Edelman lined up outside 47 percent of the time, barely qualifying him for the slot label. Edelman runs the rapid-fire patterns for the New England Patriots that have helped Tom Brady remain so good and so durable into his age-40 season. Despite his value and versatility, Edelman agreed to a two-year, $11 million deal – less per year than, for a couple examples, Kenny Stills and Robert Woods.


Edelman’s market was hurt by factors unique to him. He wanted to play with Brady, teams were likely skeptical he could maintain his production without Brady’s precision and at age 31 he may be starting to decline. Still, the best receiver on the Super Bowl champions had a limited market.

The increased reliance on slot receivers can be traced, in part, to changes in the latest collective bargaining agreement. Shrunken practice time gives defensive fronts an advantage over offensive lines, which are more reliant on cohesion and coordination.

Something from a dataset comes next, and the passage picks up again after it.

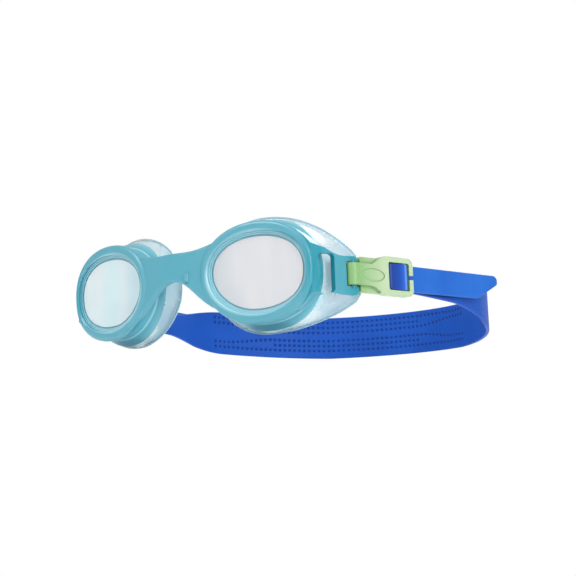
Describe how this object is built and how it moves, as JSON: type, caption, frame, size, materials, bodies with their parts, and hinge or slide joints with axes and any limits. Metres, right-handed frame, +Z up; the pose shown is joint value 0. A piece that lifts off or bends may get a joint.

The diminished quality and consistency of pass protection makes intermediate and long passes both harder and more dangerous for quarterbacks.

To solve the problems presented by defenses throttling linemen, offenses have increasingly turned to shorter throws. Quarterbacks can protect themselves with quick drops and short passes to a receiver able to burst off the line, change direction and come open in a flash. Quick passes to a slot receiver, maybe behind a pulling tackle, can augment, or even replace, a running game.

Teams ran 38.1 of their pass patterns from the slot last season, and quarterbacks threw it to receivers lined up in the slot on 35.5 percent of their attempts, both highs for the past 10 years. As a result, quarterbacks chucked shorter passes than in any recent season, averaging 8.25 yards in the air per pass, the lowest number over the past decade.

While slot receivers may not possess the size and athleticism of outside receivers, their skills are seen as no less important.

“It’s a different game in there,” Patriots Coach Bill Belichick said during last year’s playoffs. “It’s a game within a game. People that are good in that area like Logan (Ryan) or Julian (Edelman) that play that spot, a lot of it is physical characteristics.”


Slot receivers, then, play a crucial and growing role. But wide receivers do not want to be considered slot receivers when they enter the market. Beasley has two years remaining on a four-year, $13.6 million deal. If Beasley reaches free agency, he’ll seek to be viewed as a receiver, period.

Last year, Doug Baldwin lined up in the slot 73.6 percent of the time, and yet he clearly emerged as the Seattle Seahawks’ No. 1 wide receiver for the second straight season. Before the season, Baldwin signed a four-year, $46 million contract, the largest deal for a wide receiver signed that offseason. By leading Seattle’s receiving corps, Baldwin transcended the stigma of the “slot” label.

The growing use of slot receivers has also had a business-side effect on the other half of the matchup. Teams now routinely use five backs in their base defenses. Nickelbacks and slot corners, once considered interchangeable, can now become star-level players by shutting down the slot. Ryan signed a three-year, $30 million deal with the Tennessee Titans this offseason after playing primarily in the slot.

“A lot of it is the feel and instinct and quick reaction, recognition to all of the things that are happening in there, and they happen a lot faster than they do out on the perimeter,” Belichick said. “I’m not saying it’s easier or harder or better or worse. It’s just different.”